** START Data extract **

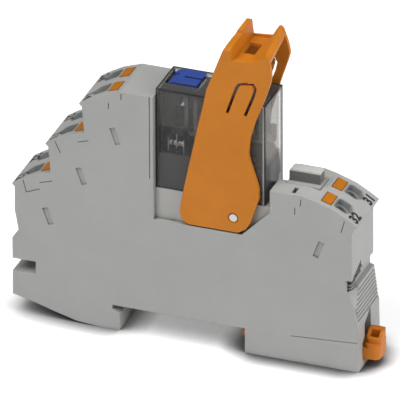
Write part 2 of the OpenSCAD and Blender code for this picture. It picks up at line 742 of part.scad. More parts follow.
module blade_pair(path, grow) {
    for (s = [-1, 1]) {
        slab(strip(path, blade_t / 2 + grow), s * column_pitch / 2 - blade_w / 2 - grow,
            s * column_pitch / 2 + blade_w / 2 + grow);
        translate([path[0][0], s * column_pitch / 2, socket_h - pin_l])
            block([-pin_t / 2 - grow, -pin_w / 2 - grow, 0],
                [pin_t / 2 + grow, pin_w / 2 + grow, pin_l + blade_w]);
    }
}

// A contact rivet on a blade at x, on its left (d = -1) or right (d = 1)
module rivet(x, d) {
    for (s = [-1, 1]) translate([x + d * blade_t / 2, s * column_pitch / 2, rivet_z])
        rotate([0, d * 90, 0]) cylinder(r = rivet_r, h = rivet_l);
}

module relay_base() {
    color("#2b2c2e") difference() {
        union() {
            block([inner_x0 + snug, -inner_y + snug, socket_h], [inner_x1 - snug, inner_y - snug, base_top]);
            block([yoke_right - 5 * yoke_t, -yoke_half, base_top - cut],
                [yoke_right - 3 * yoke_t, yoke_half, hinge_z - yoke_t]);
        }
        blade_pair(open_path(), snug);
        blade_pair(closed_path(), snug);
        blade_pair(common_path(), snug);
        coil_pin_pair(snug);
    }
}

module coil_pin_pair(grow) {
    for (s = [-1, 1]) translate([pin_x[3], s * column_pitch / 2, socket_h - pin_l])
        block([-pin_t / 2 - grow, -pin_w / 2 - grow, 0],
            [pin_t / 2 + grow, pin_w / 2 + grow, lug_z - socket_h + pin_l]);
}

module coil_pins() {
    color("#c9ccce") coil_pin_pair(0);
}

module fixed_contact_blades() {
    color("#d0cdc4") {
        blade_pair(open_path(), 0);
        blade_pair(closed_path(), 0);
        rivet(open_x, 1);
        rivet(closed_x, -1);
    }
}

module common_blades() {
    color("#d0cdc4") blade_pair(common_path(), 0);
}

module moving_contacts() {
    color("#c98f5a") {
        for (s = [-1, 1])
            block([moving_x - blade_t / 2, s * column_pitch / 2 - blade_w / 2, rivet_z - rivet_r - blade_t],
            [moving_x + blade_t / 2, s * column_pitch / 2 + blade_w / 2, hinge_z + carrier_up / 2]);
        rivet(moving_x, -1);
        rivet(moving_x, 1);
    }
}

carrier_down = 0.8;
carrier_up = 1.5;
carrier_half = 5.2;
armature_t = 1.1;
armature_half = 4.2;
armature_h = 10.2;
push_half = 1.4;
push_t = 1;
push_y = 1.2;

module contact_carrier() {
    color("#26272a") difference() {
        block([moving_x - armature_t, -carrier_half, hinge_z - carrier_down],
            [hinge_x - armature_t, carrier_half, hinge_z + carrier_up]);
        for (s = [-1, 1]) translate([moving_x, s * column_pitch / 2, hinge_z])
            block([-blade_t / 2 - snug, -blade_w / 2 - snug, -carrier_down - cut],
                [blade_t / 2 + snug, blade_w / 2 + snug, carrier_up / 2 + snug]);
    }
}

module armature() {
    color("#9a9da0") {
        block([hinge_x - armature_t, -armature_half, hinge_z + running], [hinge_x, armature_half, hinge_z + armature_h]);
        block([flip_x + axle_r + running, push_y - push_half, hinge_z + armature_h - push_t],
            [hinge_x, push_y + push_half, hinge_z + armature_h]);
    }
}

// Magnet system
yoke_t = 1.2;
yoke_half = 4.2;
yoke_end = 2.45;
yoke_right = relay_right - yoke_end;
yoke_h = 9.6;
core_r = 1.9;
pole_r = 3.2;
pole_t = 0.8;
coil_up = 5;
coil_z = hinge_z + coil_up;
pole_x = hinge_x + (coil_z + pole_r - hinge_z) * sin(armature_swing) + running;
flange_half = 4.6;
former_t = 0.9;
barrel_r = 2.5;
winding_r = 4.35;
lug_drop = 2.1;
lug_z = hinge_z - yoke_t - lug_drop;
lug_l = 3.3;
lug_half = 5.4;

module relay_yoke() {
    color("#a7aaad") {
        block([hinge_x + running, -yoke_half, hinge_z - yoke_t], [yoke_right, yoke_half, hinge_z]);
        block([yoke_right - yoke_t, -yoke_half, hinge_z - yoke_t], [yoke_right, yoke_half, hinge_z + yoke_h]);
    }
}

// A disc or rod along X
module axle_x(x0, x1, y, z, r) {
    translate([x0, y, z]) rotate([0, 90, 0]) cylinder(r = r, h = x1 - x0);
}

module coil_core() {
    color("#8e9194") {
        axle_x(pole_x, yoke_right - yoke_t, 0, coil_z, core_r);
        axle_x(pole_x, pole_x + pole_t, 0, coil_z, pole_r);
    }
}

module coil_bobbin() {
    x0 = pole_x + pole_t + snug;
    x1 = yoke_right - yoke_t - snug;
    color("#d9cfb4") difference() {
        union() {
            for (x = [x0, x1 - former_t])
                block([x, -flange_half, hinge_z + snug], [x + former_t, flange_half, coil_z + flange_half]);
            axle_x(x0, x1, 0, coil_z, barrel_r);
            for (s = [-1, 1]) {
                block([x1 - former_t, min(s * (yoke_half + snug), s * lug_half), lug_z],
                    [x1 - former_t + lug_l, max(s * (yoke_half + snug), s * lug_half), hinge_z + former_t]);
                block([x1 - former_t, min(s * (yoke_half - former_t), s * lug_half), lug_z],
                    [x1 - former_t + lug_l, max(s * (yoke_half - former_t), s * lug_half), hinge_z - yoke_t - snug]);
            }
        }
        axle_x(x0 - cut, x1 + cut, 0, coil_z, core_r + snug);
    }
}

module coil_winding() {
    x0 = pole_x + pole_t + 2 * snug + former_t;
    x1 = yoke_right - yoke_t - 2 * snug - former_t;
    color("#35322f") difference() {
        axle_x(x0, x1, 0, coil_z, winding_r);
        axle_x(x0 - cut, x1 + cut, 0, coil_z, barrel_r + snug);
    }
}

// Test lever: a flap that flips up and turns a cam against the armature
flip_in = 3.15;
flip_down = 0.7;
flip_x = relay_x + flip_in;
flip_z = inner_top - flip_down;
knuckle_r = 2.1;
knuckle_w = 1.8;
axle_r = 0.6;
cam_r = 1.3;
cam_off = 0.8;
flap_y0 = -2.4;
flap_y1 = 4.8;
flap_x1 = 3.1;
flap_t = 1.4;
flap_top = flip_z + knuckle_r + slip;
flap_slot_w = 0.8;
flap_slot_x = -1.4;
cheek_t = 0.5;
cheek_h = 3.6;
frame_t = 0.45;
frame_run = 3.6;

module test_lever() {
    color("#3350a8") difference() {
        union() {
            for (y = [flap_y0, flap_y1 - knuckle_w]) rod(flip_x, flip_z, knuckle_r, y, y + knuckle_w);
            rod(flip_x, flip_z, axle_r, flap_y0 - cheek_t, flap_y1 + cheek_t);
            rod(flip_x - cam_off, flip_z, cam_r, flap_y0 + cut, flap_y1 - cut);
            block([flip_x, flap_y0, flap_top - flap_t], [flap_x1, flap_y1, flap_top]);
        }
        block([flap_slot_x, (flap_y0 + flap_y1 - flap_slot_w) / 2, flip_z],
            [flap_x1 + cut, (flap_y0 + flap_y1 + flap_slot_w) / 2, flap_top + cut]);
    }
}

module relay_frame() {
    color("#1f2023") difference() {
        union() {
            for (y = [flap_y0 - slip - cheek_t, flap_y1 + slip])
                block([inner_x0 + running, y, inner_top - cheek_h], [flip_x + knuckle_r, y + cheek_t, inner_top]);
            block([inner_x0 + running, flap_y0 - slip - cheek_t, inner_top - cheek_h - top_t],
                [flip_x + knuckle_r, flap_y1 + slip + cheek_t, inner_top - cheek_h]);
            difference() {
                block([inner_x0 + running, -inner_y + snug, inner_top - frame_t],
                    [flap_x1 + frame_run, inner_y - snug, inner_top]);
                block([inner_x0 - cut, flap_y0 - slip, inner_top - frame_t - cut],
                    [flap_x1 + side_gap, flap_y1 + slip, inner_top + cut]);
            }
        }
        rod(flip_x, flip_z, axle_r + running, flap_y0 - body_w, flap_y1 + body_w);
    }
}

module relay_cover() {
    color([0.25, 0.26, 0.27, 0.5]) difference() {
        block([relay_x, -relay_y, socket_h], [relay_right, relay_y, relay_top]);
        block([inner_x0, -inner_y, socket_h - cut], [inner_x1, inner_y, inner_top]);
        block([inner_x0, flap_y0 - slip, inner_top - cut], [flap_x1 + side_gap, flap_y1 + slip, relay_top + cut]);
    }
}

module function_module() {
    color("#a9aaa4") difference() {
        union() {
            block([module_x, module_y - module_w / 2, block_h - module_head_h], [module_x + module_l, module_y + module_w / 2, block_h]);
            block([module_x, module_y - module_w / 2, module_low],
                [module_x + module_body_l, module_y + module_w / 2, block_h]);
            slab([[grip_x, block_h - running], [grip_x + grip_l, block_h - running],
                [grip_x + grip_l, block_h + grip_h], [grip_x + grip_edge, block_h + grip_h],
                [grip_x, block_h + grip_h - grip_edge]], grip_y - grip_w / 2, grip_y + grip_w / 2);
        }
    }
}

// The pair of flat blades under the function module, grown by g
module module_blades(g) {
    for (s = [-1, 1])
        translate([module_x + module_body_l / 2, module_y + s * module_w / 4, module_low - module_pin_l])
            block([-pin_t / 2 - g, -pin_w / 2 - g, -g], [pin_t / 2 + g, pin_w / 2 + g, module_pin_l]);
}

module module_contacts() {
    color("#c9ccce") module_blades(0);
}

// Rail latch: a bar with a nose under the rail's flange and a tab for a screwdriver
latch_top = channel_z - slip / 2;
latch_low = latch_top - latch_h;
nose_tip = slot_half - hook_reach;
tab_out = 4;
tab_w = 6.5;
tab_r = 1.4;
tab_h = 4.05;
tab_foot = 0.45;
cup_w = 5.2;
cup_y = -0.9;
cup_h = 6.8;
cup_slope_shares = [[-0.5, 0.80], [-0.26, 0.85], [0.02, 1], [0.40, 1], [0.5, 0.93]];
tab_wall = 0.8;
tab_pocket = 3.6;

module foot_latch() {
    y0 = latch_y - latch_w / 2;
    y1 = latch_y + latch_w / 2;
    tab_x = reach_right + slip;
    tab_z = latch_low + tab_foot;
    color("#d9822b") difference() {
        union() {
            slab([[nose_tip, latch_top - hook_bevel], [slot_half, latch_top], [tab_x + tab_r, latch_top],
                [tab_x + tab_r, tab_z], [tab_x, tab_z], [tab_x, latch_low], [slot_half - hook_reach / 4, latch_low],
                [nose_tip, latch_top - latch_h / 2]], y0, y1);
            translate([tab_x + tab_out / 2, latch_y, tab_z]) rounded_post(tab_out, tab_w, tab_r, tab_h);
            intersection() {
                translate([tab_x + tab_out / 2, cup_y, tab_z]) rounded_post(tab_out, cup_w, tab_r, cup_h);
                slab_x(concat([[cup_y + cup_w, tab_z], [cup_y - cup_w, tab_z]],
                    [for (s = cup_slope_shares) [cup_y + s[0] * cup_w, tab_z + s[1] * cup_h]]),
                    tab_x - cut, tab_x + tab_out + cut);
            }
        }
        block([tab_x + tab_wall, cup_y - cup_w / 2 + tab_wall, tab_z + cup_h - tab_pocket],
            [tab_x + tab_out - tab_wall, cup_y + slip, tab_z + cup_h + cut]);
        block([post_x + post_l + slip - spring_room - post_l, latch_y - post_w / 2 - 2 * slip, latch_low - cut],
            [post_x + post_l + latch_travel + slip, latch_y + post_w / 2 + 2 * slip, latch_top + cut]);
    }
}

// Zigzag spring between the latch and the housing's post
zig_turns = 5;
zig_t = 0.5;
function zig_path() = let (x0 = post_x + slip - spring_room + zig_t, x1 = post_x - zig_t,
    z0 = latch_low + zig_t, z1 = latch_top - zig_t)
    [for (i = [0 : zig_turns]) [x0 + (x1 - x0) * i / zig_turns, i % 2 == 0 ? z0 : z1]];

module latch_spring() {
    color("#c9ccce") slab(strip(zig_path(), zig_t / 2), latch_y - post_w / 2, latch_y + post_w / 2);
}

housing_tub();
side_cover();
relay_socket();
socket_contacts();
lever_pivot_pins();
wire_funnels();
terminal_partitions();
current_bar(1);  // current_bar_1
current_bar(2);  // current_bar_2
current_bar(3);  // current_bar_3
current_bar(4);  // current_bar_4
current_bar(5);  // current_bar_5
current_bar(6);  // current_bar_6
current_bar(7);  // current_bar_7
current_bar(8);  // current_bar_8
clamp_spring(1);  // clamp_spring_1
clamp_spring(2);  // clamp_spring_2
clamp_spring(3);  // clamp_spring_3
clamp_spring(4);  // clamp_spring_4
clamp_spring(5);  // clamp_spring_5
clamp_spring(6);  // clamp_spring_6
clamp_spring(7);  // clamp_spring_7
clamp_spring(8);  // clamp_spring_8
release_button(1);  // release_button_1
release_button(2);  // release_button_2
release_button(3);  // release_button_3
release_button(4);  // release_button_4
release_button(5);  // release_button_5
release_button(6);  // release_button_6
release_button(7);  // release_button_7
release_button(8);  // release_button_8
retaining_lever();
relay_base();
relay_cover();
relay_frame();
fixed_contact_blades();
common_blades();
coil_pins();
coil_bobbin();
coil_winding();
coil_core();
relay_yoke();
armature();
contact_carrier();
moving_contacts();
test_lever();
function_module();
module_contacts();
foot_latch();
latch_spring();
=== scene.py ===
"""Looks of the relay module: materials, contact screen, printed numbers, floor, light and camera."""
import math

import bmesh
import bpy
from mathutils import Matrix, Vector


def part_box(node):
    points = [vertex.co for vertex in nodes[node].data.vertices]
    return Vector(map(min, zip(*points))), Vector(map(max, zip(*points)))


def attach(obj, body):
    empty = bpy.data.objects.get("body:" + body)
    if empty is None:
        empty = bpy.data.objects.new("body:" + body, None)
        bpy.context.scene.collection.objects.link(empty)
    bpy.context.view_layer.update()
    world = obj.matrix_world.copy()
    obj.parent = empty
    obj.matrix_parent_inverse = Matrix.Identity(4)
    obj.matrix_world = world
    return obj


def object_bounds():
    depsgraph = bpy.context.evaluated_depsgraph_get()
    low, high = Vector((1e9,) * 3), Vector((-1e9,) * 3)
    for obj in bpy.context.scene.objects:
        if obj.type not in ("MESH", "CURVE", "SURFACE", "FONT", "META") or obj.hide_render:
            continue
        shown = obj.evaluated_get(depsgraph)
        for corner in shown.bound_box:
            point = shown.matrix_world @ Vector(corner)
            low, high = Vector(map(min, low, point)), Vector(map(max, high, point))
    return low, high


MM = 0.001
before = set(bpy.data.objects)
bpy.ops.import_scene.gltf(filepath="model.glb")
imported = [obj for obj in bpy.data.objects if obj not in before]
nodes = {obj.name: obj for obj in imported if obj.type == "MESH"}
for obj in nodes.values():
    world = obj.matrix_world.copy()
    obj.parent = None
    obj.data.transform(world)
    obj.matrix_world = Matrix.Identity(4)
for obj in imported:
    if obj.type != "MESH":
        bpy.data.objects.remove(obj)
cad_box = [list(corner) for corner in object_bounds()]


# Shader steps. Each takes the node tree first and returns the socket that carries its result.
def new_material(name):
    mat = bpy.data.materials.new(name)
    mat.use_nodes = True
    tree = mat.node_tree
    return mat, tree, tree.nodes["Principled BSDF"]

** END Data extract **

The required output is an exact reproduction of the lines starting at the one that contains "coil_bobbin();" and ending at the one that contains "obj.matrix_world = world". Both boundary lines belong to it.

coil_bobbin();
coil_winding();
coil_core();
relay_yoke();
armature();
contact_carrier();
moving_contacts();
test_lever();
function_module();
module_contacts();
foot_latch();
latch_spring();
=== scene.py ===
"""Looks of the relay module: materials, contact screen, printed numbers, floor, light and camera."""
import math

import bmesh
import bpy
from mathutils import Matrix, Vector


def part_box(node):
    points = [vertex.co for vertex in nodes[node].data.vertices]
    return Vector(map(min, zip(*points))), Vector(map(max, zip(*points)))


def attach(obj, body):
    empty = bpy.data.objects.get("body:" + body)
    if empty is None:
        empty = bpy.data.objects.new("body:" + body, None)
        bpy.context.scene.collection.objects.link(empty)
    bpy.context.view_layer.update()
    world = obj.matrix_world.copy()
    obj.parent = empty
    obj.matrix_parent_inverse = Matrix.Identity(4)
    obj.matrix_world = world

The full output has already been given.